La llegada de un nuevo inquilino a la Casa Blanca conlleva siempre expectativas e incertidumbres. Es normal que las vicisitudes de una campaña presidencial lleven a un candidato a prometer cosas o ventilar opiniones que luego deba atemperar –o incluso renegar– de resultar victorioso. Pero en el caso de Donald Trump y su ascenso al cargo más poderoso del planeta, el factor sorpresa alcanza niveles de vértigo y esto es particularmente cierto en el ámbito donde un presidente estadounidense ejerce mayor discrecionalidad: la política exterior.
Dos elementos determinan cómo ve Trump al resto del mundo: nacionalismo y aislacionismo. Su promesa de “hacer grande de nuevo a EE.UU.” va más allá de la aspiración legítima por traer mejores tiempos a la nación norteamericana y también incluye la tesis de que la supuesta decadencia estadounidense –que él promete revertir– ha sido el resultado de las ganancias de otros países. Para Trump, las relaciones internacionales son un juego de suma cero.

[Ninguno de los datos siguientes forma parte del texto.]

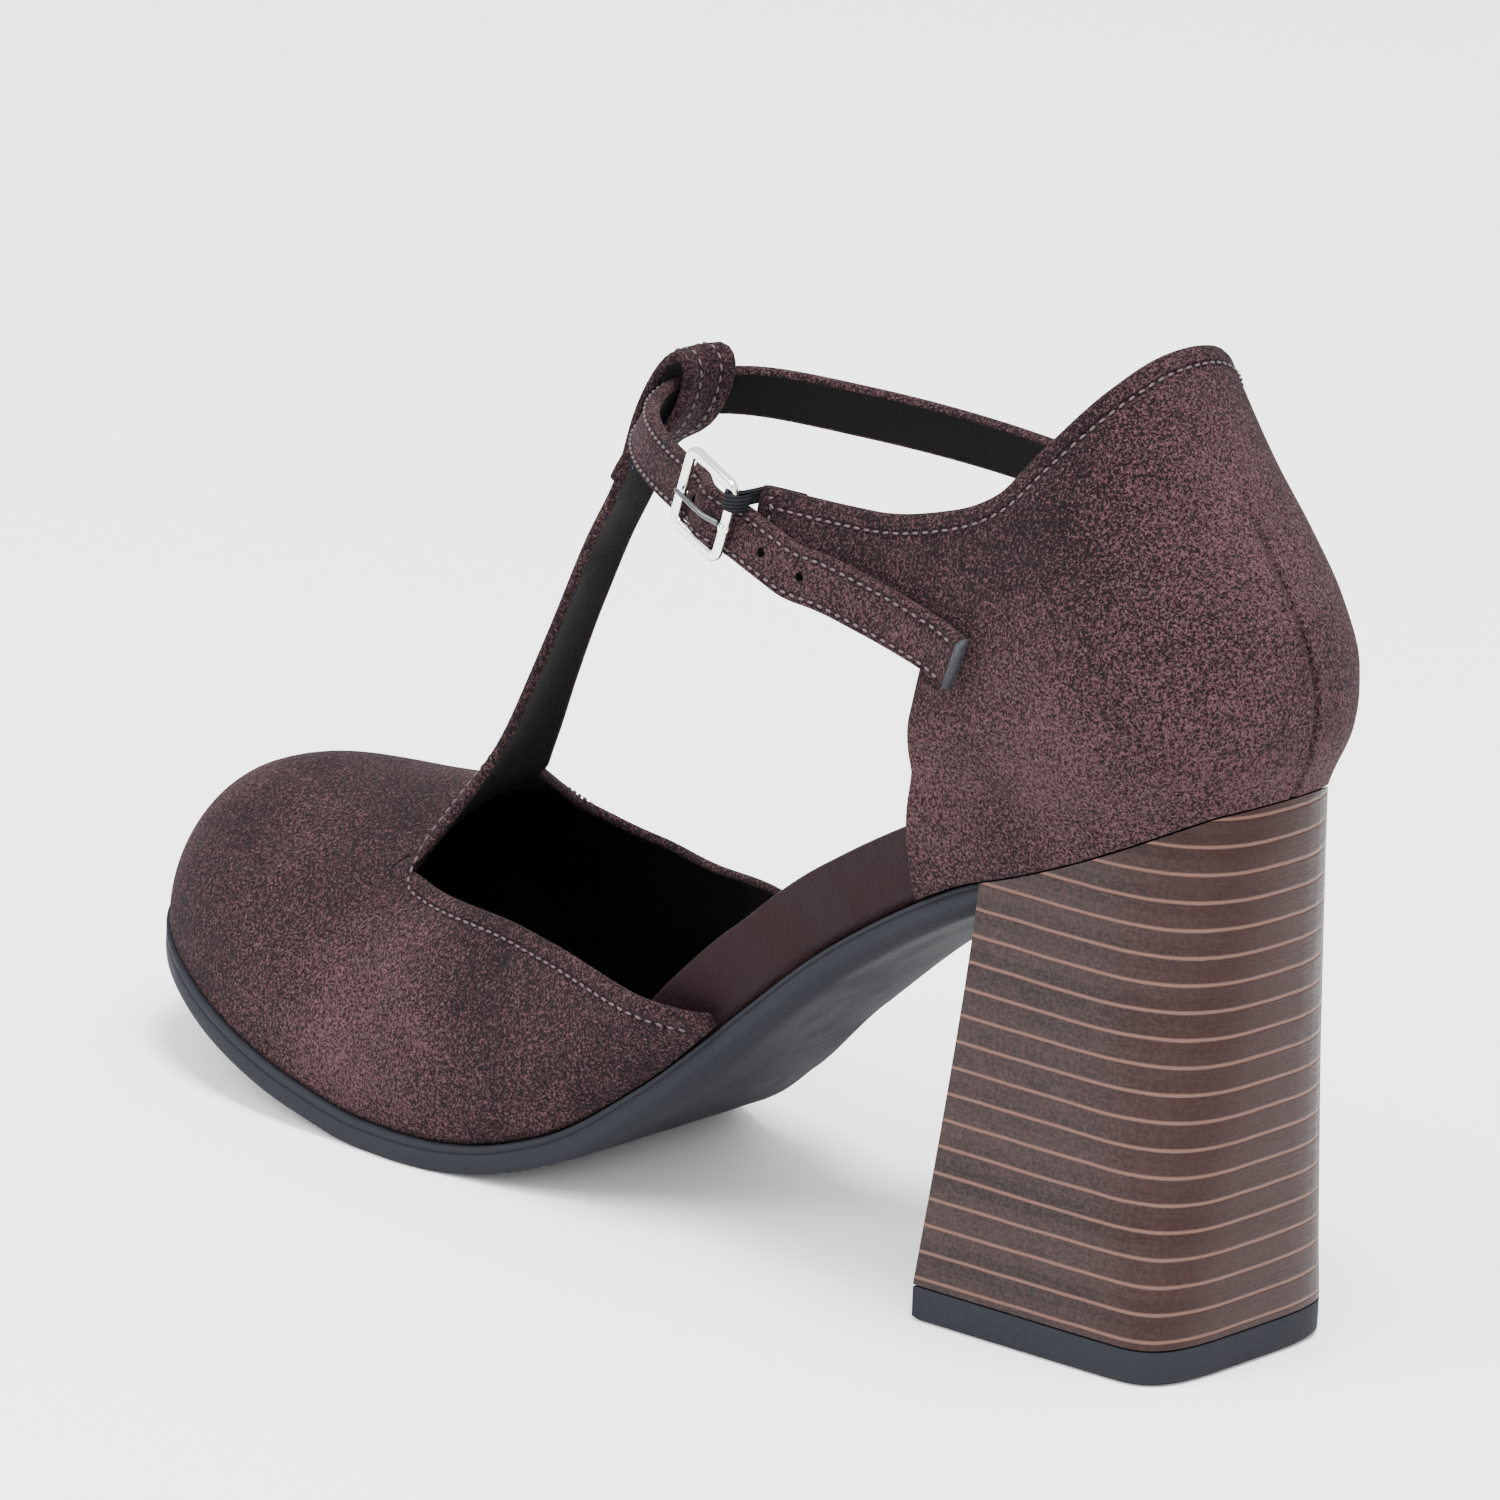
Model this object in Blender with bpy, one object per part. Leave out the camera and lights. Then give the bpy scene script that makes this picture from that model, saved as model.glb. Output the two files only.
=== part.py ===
"""T-strap shoe with a block heel, for the left foot.

Units are metres, +Z is up and the toe points along -Y. The origin is on the floor,
under the middle of the heel's top piece. +X is the outer side, where the buckle is.
Inside the script a shoe point is (across, along, up): across is positive on the outer
side, and along is measured from the back of the heel towards the toe.
"""

import bpy
import bmesh
import math
import numpy as np

for item in list(bpy.data.objects):
    bpy.data.objects.remove(item, do_unlink=True)

# Lengths and heights of the last
SOLE_LENGTH = 0.2295
SEAT_HEIGHT = 0.088
TOE_SPRING = 0.0185
BALL_WIDTH = 0.072
WAIST_WIDTH = 0.040
SEAT_WIDTH = 0.043
SEAT_BACK = 0.0035
ANKLE_WIDTH = 0.057
VAMP_HEIGHT = 0.050
BACK_HEIGHT = 0.0722
BACK_BULGE = 0.0075

# Thicknesses
WALL = 0.0018
CLEARANCE = 0.0003
OUTSOLE_THICKNESS = 0.0046
OUTSOLE_WAIST_THICKNESS = 0.0032
OUTSOLE_LEDGE = 0.0012
RIM_THICKNESS = 0.0115
FOOTBED_THICKNESS = 0.0040
FOOTBED_DISH = 0.0018

# Heel block
HEEL_BASE_WIDTH = 0.0496
HEEL_BASE_BACK_WIDTH = 0.044
HEEL_BASE_DEPTH = 0.0485
HEEL_BASE_BACK = 0.0012
BREAST_SHARE = 0.173
TOP_PIECE_HEIGHT = 0.0055
TOP_PIECE_CHAMFER = 0.0006

# Strap, T-bar and buckle
STRAP_WIDTH = 0.0090
STRAP_THICKNESS = 0.0022
STRAP_REACH = 0.1265
STRAP_HEIGHT = SEAT_HEIGHT + 0.561 * BACK_HEIGHT
T_BAR_WIDTH = 0.0095
BUCKLE_LENGTH = 0.0135
BUCKLE_HEIGHT = 0.0150
BUCKLE_BAR = 0.0019
BUCKLE_THICKNESS = 0.0014
BUCKLE_CORNER = 0.0026
PRONG_THICKNESS = 0.0011
ELASTIC_WIDTH = 0.0032
ELASTIC_THICKNESS = 0.0010

# Where things stand along the shoe, as shares of the sole's length
QUARTER_FRONT = 0.228
VAMP_BACK = 0.414
THROAT = 0.737
TOE_ROUND_START = 0.76
SEAT_ROUND_END = 0.10
TURN_BACK = 0.315
TURN_POWER = 1.95

HEEL_MIDDLE = HEEL_BASE_DEPTH / 2 - HEEL_BASE_BACK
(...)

En el campo económico, esta combinación de nacionalismo y aislacionismo se traduce en una agenda proteccionista que, de implementarse, rápidamente desembocaría en guerras comerciales –o incluso algo peor–. El Acuerdo Transpacífico (TPP) ya probó ser la primera víctima de estos nuevos aires proteccionistas.
Pero es la actitud que Trump tenga hacia China lo que genera más nerviosismo. En campaña el próximo presidente estadounidense prometió imponer un arancel del 45% a las importaciones de ese país, lo cual sin duda provocaría represalias por parte de Beijing. El ascenso pacífico de China como potencia mundial depende en gran medida de los beneficios que obtiene de un orden mundial liberal basado en el intercambio.
En un escenario donde el comercio entre EE.UU. y China colapse a raíz de crecientes barreras proteccionistas –y en el que ambos países dejen de verse mutuamente como sus principales socios comerciales– el riesgo de un encontronazo militar aumenta peligrosamente. Los posibles focos de fricción ya están en el tablero y van desde el expansionismo chino en el Mar del Sur de China hasta las disputadas islas Senkaku con Japón –con quien EE.UU. tiene un acuerdo de defensa mutua–.
La política de Trump hacia el Medio Oriente es más enigmática. Como candidato fue crítico de las ruinosas intervenciones militares estadounidenses en esa parte del mundo, pero de igual forma prometió “sacarle la mugre” al Estado Islámico. Es probable que esta aparente contradicción se zanje en un entendimiento con Rusia que permita la permanencia en el poder de Bashar al Asad en Siria y el énfasis de cualquier acción militar en la destrucción del califato. Los días en que Washington buscaba la promoción de la democracia en el mundo árabe están por llegar a su fin.
La cuadratura del círculo en el Medio Oriente es Irán. El no intervencionismo de Trump y su empatía con Vladimir Putin chocan de frente con su promesa de deshacer el acuerdo nuclear con el régimen de Teherán. Esto liberaría a ese país de cualquier compromiso por detener un programa científico cuyo fin último es desarrollar una bomba atómica. La alternativa al acuerdo, claro está, es un ataque militar a Irán que fácilmente degeneraría en un conflicto bélico de gran envergadura en Medio Oriente –y allende–.
En cuanto a América Latina, las perspectivas no son halagüeñas, aun cuando más allá de México las referencias a la región fueron casi nulas durante la campaña. La predominancia que en la retórica de Trump tuvieron la construcción de un muro en la frontera sur, la renegociación del TLCAN y la imposición de aranceles a las importaciones mexicanas hace muy difícil que el nuevo presidente reniegue completamente de estas. La incertidumbre sobre qué acción emprenderá contra México ya tiene sufriendo a la economía de ese país. Peor aun, Trump podría terminar fortaleciendo las fortunas electorales de Andrés Manuel López Obrador, un populista de izquierda a quien le será muy conveniente tener una figura que antagonizar en la Casa Blanca.
El futuro de la relación con Cuba también está en el balance. Trump prometió revertir la política de acercamiento impulsada por la administración Obama; sin embargo, no especificó si esto involucrará volver a un statu quo ante o simplemente congelar lo hecho hasta ahora. Lo cierto es que restituir las sanciones económicas tendría un costo significativo para las empresas estadounidenses que han invertido en Cuba a raíz de la política de normalización.
El 2017 será sin duda un año azaroso con la llegada de Donald Trump al poder. Solo queda esperar que las peores predicciones no se materialicen.